Do this -> The entries below contain a line with "plinth_narrow_boards();" and a line with "bpy.data.objects.remove(obj)". Quote exactly those two lines and all lines between them.

[Records with modeling code]
┏━━

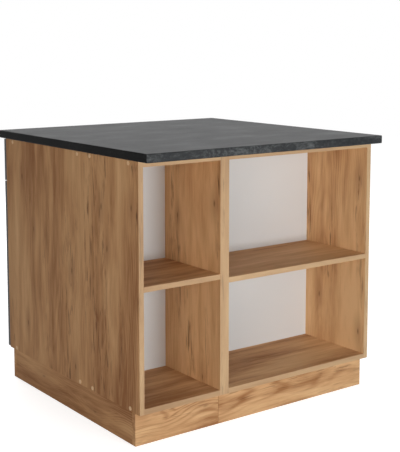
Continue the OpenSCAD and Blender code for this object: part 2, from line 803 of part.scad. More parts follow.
// Lines milled into a w by h front whose face is y = 0: a frame, and flutes across the field
module milled_lines(w, h, low, count) {
    field_w = w - 2 * frame_side;
    field_h = h - low - frame_top;
    translate([frame_side, 0, low]) {
        mitred_line(field_h);
        translate([field_w, 0, 0]) mirror([1, 0, 0]) mitred_line(field_h);
        rotate([0, 90, 0]) mirror([1, 0, 0]) mitred_line(field_w);
        translate([0, 0, field_h]) rotate([0, 90, 0]) mitred_line(field_w);
        for (i = [1:1:count - 1]) translate([i * field_w / count, 0, 0]) v_line(field_h);
    }
}

// Puts a child at each handle screw of a w by h front
module at_posts(w, h)
    for (side = [-1, 1]) translate([w / 2 + side * handle_pitch / 2, 0, h - handle_drop]) children();

// A front panel in its door frame: back at y = 0, face at y = -front_t
module front_panel(w, h, low, count) {
    difference() {
        slab([0, w], [-front_t, 0], [0, h]);
        translate([0, -front_t, 0]) milled_lines(w, h, low, count);
        at_posts(w, h) translate([0, cut, 0]) rotate([90, 0, 0])
            cylinder(r = handle_screw_r + screw_play, h = front_t + 2 * cut);
    }
}

module door_panel(w, h, hinges)
    difference() {
        front_panel(w, h, frame_low, flutes);
        for (z = hinges)
            translate([cup_mid, cut, z]) rotate([90, 0, 0])
                cylinder(r = cup_r + fit, h = cup_d + fit + cut);
    }

// Handle: a bar with rounded edges on two posts, each bored for its screw
module handle(w, h) {
    face = -front_t;
    bore_end = 2;
    difference() {
        union() {
            translate([w / 2, face - grip - bar_d / 2, h - handle_drop]) rotate([90, 0, 90])
                linear_extrude(handle_l, center = true) rounded_rect(bar_d, bar_h, bar_r);
            at_posts(w, h) translate([0, face, 0]) rotate([90, 0, 0]) cylinder(r = post_r, h = grip + bar_r);
        }
        at_posts(w, h) translate([0, face + cut, 0]) rotate([90, 0, 0])
            cylinder(r = handle_screw_r + fit, h = handle_bite + bore_end + cut);
    }
}

module handle_screws(w, h)
    at_posts(w, h) {
        rotate([-90, 0, 0]) cylinder(r1 = handle_head_r, r2 = handle_head_top_r, h = handle_head_t);
        rotate([90, 0, 0]) cylinder(r = handle_screw_r, h = front_t + handle_bite);
    }

module cups(hinges)
    for (z = hinges) translate([0, 0, z]) hinge_cup();

// Placing the four fronts
lower_h = door_high_z - front_low_z;
tall_h = front_high_z - front_low_z;
single_hinges = [hinge_end, tall_h - hinge_end];
pair_hinges = [hinge_end, lower_h - hinge_end];
drawer_w = wide_w - 2 * reveal;

module at_single() translate([single_cabinet[0] + reveal, front_back_y, front_low_z]) children();
module at_left() translate([drawer_cabinet[0] + reveal, front_back_y, front_low_z]) children();
module at_right()
    translate([drawer_cabinet[1] - reveal, front_back_y, front_low_z]) mirror([1, 0, 0]) children();
module at_drawer() translate([drawer_cabinet[0] + reveal, front_back_y, drawer_front_z]) children();

module single_door() color("#3f4042") at_single() door_panel(door_w, tall_h, single_hinges);
module single_door_handle() color("#161617") at_single() handle(door_w, tall_h);
module single_door_handle_screws() color("#c9c9cc") at_single() handle_screws(door_w, tall_h);
module single_door_hinge_cups() color("#b9babd") at_single() cups(single_hinges);

module left_door() color("#3f4042") at_left() door_panel(wide_door_w, lower_h, pair_hinges);
module left_door_handle() color("#161617") at_left() handle(wide_door_w, lower_h);
module left_door_handle_screws() color("#c9c9cc") at_left() handle_screws(wide_door_w, lower_h);
module left_door_hinge_cups() color("#b9babd") at_left() cups(pair_hinges);

module right_door() color("#3f4042") at_right() door_panel(wide_door_w, lower_h, pair_hinges);
module right_door_handle() color("#161617") at_right() handle(wide_door_w, lower_h);
module right_door_handle_screws() color("#c9c9cc") at_right() handle_screws(wide_door_w, lower_h);
module right_door_hinge_cups() color("#b9babd") at_right() cups(pair_hinges);

module drawer_front() color("#3f4042") at_drawer() front_panel(drawer_w, drawer_front_h, drawer_frame_low, 1);
module drawer_handle() color("#161617") at_drawer() handle(drawer_w, drawer_front_h);
module drawer_handle_screws() color("#c9c9cc") at_drawer() handle_screws(drawer_w, drawer_front_h);

// ---------------------------------------------------------------- drawer box

box_top = box_z + drawer_side_h;

// The drawer's bottom lies in a groove in all four boards of the box; grown by g it cuts the groove
module base_board(g = 0) {
    in = board_t - groove_d - g;
    slab([box_x[0] + in, box_x[1] - in], [box_y[0] + in, box_y[1] - in],
         [base_z - g, base_z + drawer_base_t + g]);
}

module drawer_sides() color("#d8d6d2")
    difference() {
        union() {
            slab([box_x[0], box_x[0] + board_t], box_y, [box_z, box_top]);
            slab([box_x[1] - board_t, box_x[1]], box_y, [box_z, box_top]);
        }
        base_board(groove_fit);
    }

module drawer_ends() color("#d8d6d2")
    difference() {
        union() {
            slab([box_x[0] + board_t, box_x[1] - board_t], [box_y[0], box_y[0] + board_t], [box_z, box_top]);
            slab([box_x[0] + board_t, box_x[1] - board_t], [box_y[1] - board_t, box_y[1]], [box_z, box_top]);
        }
        base_board(groove_fit);
    }

module drawer_base() color("#cbc5bf") base_board();

// ---------------------------------------------------------------- drawer runners

// Runner frames: origin on the cabinet's side board, x towards the drawer, y into the depth, z from the middle
case_half = runner_h / 2;
middle_half = case_half - runner_t - race;
inner_half = middle_half - runner_t - race;
inner_lip = middle_x + runner_t + drawer_lip_gap;    // where the drawer member's flanges begin
case_lip = runner_w - case_lip_gap;
middle_lip = runner_w - middle_lip_gap;

module at_runners() {
    translate([drawer_cabinet[0] + board_t, front_y + runner_set, runner_z]) children();
    translate([drawer_cabinet[1] - board_t, front_y + runner_set, runner_z]) mirror([1, 0, 0]) children();
}

// A channel with its web at web_x and flanges to lip_x, half its height given
module channel(web_x, lip_x, half) {
    turn = web_x < lip_x ? 1 : -1;
    slab([web_x, web_x + turn * runner_t], [0, drawer_l], [-half, half]);
    for (side = [-1, 1])
        slab([web_x, lip_x], [0, drawer_l], [side * half, side * (half - runner_t)]);
}

// Balls in a flat strip, which runs in the race at height z
module cage(x, z, y) {
    translate([x, y, z]) {
        slab([-cage_w / 2, cage_w / 2], [0, cage_l], [-cage_t / 2, cage_t / 2]);
        for (i = [0:cage_balls - 1])
            translate([0, cage_l * (i + 0.5) / cage_balls, 0]) sphere(ball_r);
    }
}

module runner_case_members() color("#b4b6ba") at_runners() channel(0, case_lip, case_half);
module runner_middle_members() color("#bfc1c5") at_runners() channel(middle_x, middle_lip, middle_half);
module runner_drawer_members() color("#c9cbcf") at_runners() channel(runner_w, inner_lip, inner_half);

// The outer cages sit at the rear of the middle member and the inner ones at its front
module runner_ball_cages() color("#8d8f94") at_runners() {
    outer_x = (middle_x + case_lip) / 2;
    inner_x = (inner_lip + middle_lip) / 2;
    for (side = [-1, 1]) {
        cage(outer_x, side * (case_half - runner_t - race / 2), drawer_l - cage_l - cage_end);
        cage(inner_x, side * (middle_half - runner_t - race / 2), cage_end);
    }
}

// ---------------------------------------------------------------- nodes

worktop();
narrow_open_outer_side();
narrow_open_inner_side();
narrow_open_bottom();
narrow_open_top();
narrow_open_shelf();
narrow_open_back();
wide_open_outer_side();
wide_open_inner_side();
wide_open_bottom();
wide_open_top();
wide_open_shelf();
wide_open_back();
single_cabinet_outer_side();
single_cabinet_inner_side();
single_cabinet_bottom();
single_cabinet_rails();
single_cabinet_shelf();
single_cabinet_back();
drawer_cabinet_outer_side();
drawer_cabinet_inner_side();
drawer_cabinet_bottom();
drawer_cabinet_rails();
drawer_cabinet_shelf();
drawer_cabinet_back();
plinth_narrow_boards();
plinth_wide_boards();
plinth_end_boards();
leg_tubes();
leg_feet();
plinth_clips();
shelf_pins();
carcass_screws();
screw_caps();
unit_connectors();
worktop_screws();
hinge_plates();
hinge_arms();
runner_case_members();
single_door();
single_door_handle();
single_door_handle_screws();
single_door_hinge_cups();
left_door();
left_door_handle();
left_door_handle_screws();
left_door_hinge_cups();
right_door();
right_door_handle();
right_door_handle_screws();
right_door_hinge_cups();
drawer_front();
drawer_handle();
drawer_handle_screws();
drawer_sides();
drawer_ends();
drawer_base();
runner_drawer_members();
runner_middle_members();
runner_ball_cages();
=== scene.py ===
from math import cos, pi, radians, sin

import bpy
import bmesh
from mathutils import Matrix, Vector


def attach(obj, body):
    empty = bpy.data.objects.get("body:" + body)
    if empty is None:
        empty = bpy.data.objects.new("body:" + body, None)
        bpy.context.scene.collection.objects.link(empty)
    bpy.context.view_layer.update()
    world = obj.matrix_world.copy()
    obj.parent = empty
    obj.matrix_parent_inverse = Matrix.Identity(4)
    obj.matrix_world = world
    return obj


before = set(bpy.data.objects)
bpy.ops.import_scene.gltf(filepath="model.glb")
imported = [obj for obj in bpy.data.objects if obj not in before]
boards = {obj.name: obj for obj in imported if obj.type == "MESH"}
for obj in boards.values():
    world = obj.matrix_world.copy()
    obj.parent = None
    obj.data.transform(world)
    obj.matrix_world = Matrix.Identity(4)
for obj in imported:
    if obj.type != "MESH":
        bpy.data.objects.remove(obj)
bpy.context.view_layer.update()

# ------------------------------------------------------------------------------------ camera
# The island is seen from its shelf side, a little above the worktop, with the end of the
# drawer cabinet and of the narrow open unit on the left.

camera_place = (1.9549, 2.7371, 1.1543)
camera_heading, camera_tilt = -126.4877, -6.6801      # degrees from +X, and above the horizon
camera_lens, camera_sensor = 81.367, 36.0              # millimetres
camera_shift = (-0.0044, -0.15)

lens = bpy.data.cameras.new("camera")
lens.lens, lens.sensor_width, lens.sensor_fit = camera_lens, camera_sensor, "AUTO"
lens.shift_x, lens.shift_y = camera_shift
lens.clip_start, lens.clip_end = 0.05, 100
camera = bpy.data.objects.new("camera", lens)
camera.location = camera_place
camera.rotation_euler = (radians(90 + camera_tilt), 0, radians(camera_heading - 90))
bpy.context.scene.collection.objects.link(camera)
bpy.context.scene.camera = camera

# ------------------------------------------------------------------------- floor and lamps
# A pale floor that goes white where the camera sees it, and soft light. Three lamps light the
# open shelves, one of them close and low. The doors and the far end have one lamp each, and
# the worktop has one above.

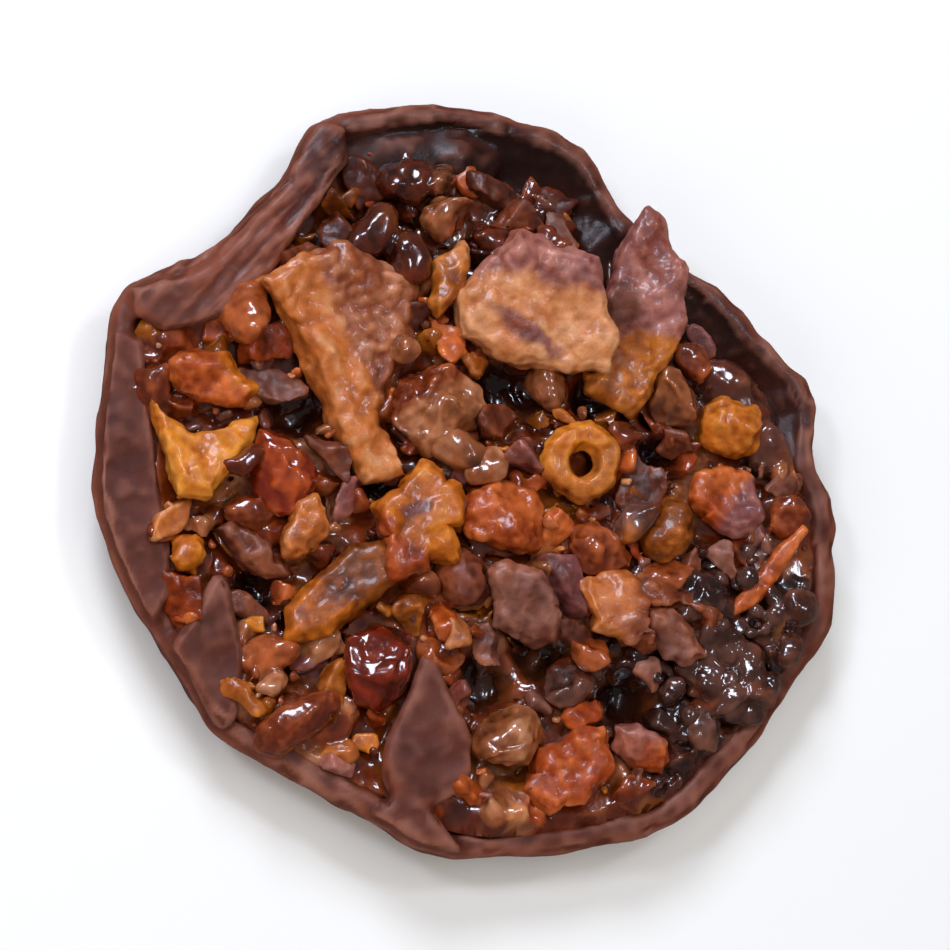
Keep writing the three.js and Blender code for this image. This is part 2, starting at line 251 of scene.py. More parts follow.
def remesh(points, faces, voxel, smooth=2, kept=1):
    """One closed skin round everything given, of quads voxel millimetres wide.

    Where kept is under 1, it is of triangles, thinned out to that share of them.
    """
    mesh = plain_mesh("work", points, faces)
    work = placed("work", mesh)
    skin = work.modifiers.new("skin", "REMESH")
    skin.mode = "VOXEL"
    skin.voxel_size = voxel
    ease = work.modifiers.new("ease", "SMOOTH")
    ease.factor = 0.5
    ease.iterations = smooth
    if kept < 1:
        fewer = work.modifiers.new("fewer", "DECIMATE")
        fewer.ratio = kept
    made = work.evaluated_get(bpy.context.evaluated_depsgraph_get()).to_mesh()
    result = arrays_of(made)
    work.to_mesh_clear()
    bpy.data.objects.remove(work)
    bpy.data.meshes.remove(mesh)
    return result


def added_up(places, rows, count):
    """The rows of each numbered place, added up."""
    return np.stack([np.bincount(places, column, count) for column in rows.T], axis=1)


def facing(points, faces):
    """The way that each face faces, as long as twice its area."""
    corners = points[faces]
    if faces.shape[1] == 4:
        return np.cross(corners[:, 2] - corners[:, 0], corners[:, 3] - corners[:, 1])
    return np.cross(corners[:, 1] - corners[:, 0], corners[:, 2] - corners[:, 0])


def normals_of(points, faces):
    """The way that the surface faces at each point."""
    across = facing(points, faces)
    total = np.zeros_like(points)
    for side in range(faces.shape[1]):
        total += added_up(faces[:, side], across, len(points))
    return total / np.maximum(np.linalg.norm(total, axis=1, keepdims=True), 1e-12)


def relax(points, faces, rounds):
    """Points moved to the average of their neighbours, some rounds of it."""
    sides = faces.shape[1]
    for _ in range(rounds):
        total = np.zeros_like(points)
        count = np.zeros(len(points))
        for side in range(sides):
            a, b = faces[:, side], faces[:, (side + 1) % sides]
            for one, other in ((a, b), (b, a)):
                count += np.bincount(one, minlength=len(points))
                total += added_up(one, points[other], len(points))
        points = total / np.maximum(count, 1)[:, None]
    return points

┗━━

Task response ->
plinth_narrow_boards();
plinth_wide_boards();
plinth_end_boards();
leg_tubes();
leg_feet();
plinth_clips();
shelf_pins();
carcass_screws();
screw_caps();
unit_connectors();
worktop_screws();
hinge_plates();
hinge_arms();
runner_case_members();
single_door();
single_door_handle();
single_door_handle_screws();
single_door_hinge_cups();
left_door();
left_door_handle();
left_door_handle_screws();
left_door_hinge_cups();
right_door();
right_door_handle();
right_door_handle_screws();
right_door_hinge_cups();
drawer_front();
drawer_handle();
drawer_handle_screws();
drawer_sides();
drawer_ends();
drawer_base();
runner_drawer_members();
runner_middle_members();
runner_ball_cages();
=== scene.py ===
from math import cos, pi, radians, sin

import bpy
import bmesh
from mathutils import Matrix, Vector


def attach(obj, body):
    empty = bpy.data.objects.get("body:" + body)
    if empty is None:
        empty = bpy.data.objects.new("body:" + body, None)
        bpy.context.scene.collection.objects.link(empty)
    bpy.context.view_layer.update()
    world = obj.matrix_world.copy()
    obj.parent = empty
    obj.matrix_parent_inverse = Matrix.Identity(4)
    obj.matrix_world = world
    return obj


before = set(bpy.data.objects)
bpy.ops.import_scene.gltf(filepath="model.glb")
imported = [obj for obj in bpy.data.objects if obj not in before]
boards = {obj.name: obj for obj in imported if obj.type == "MESH"}
for obj in boards.values():
    world = obj.matrix_world.copy()
    obj.parent = None
    obj.data.transform(world)
    obj.matrix_world = Matrix.Identity(4)
for obj in imported:
    if obj.type != "MESH":
        bpy.data.objects.remove(obj)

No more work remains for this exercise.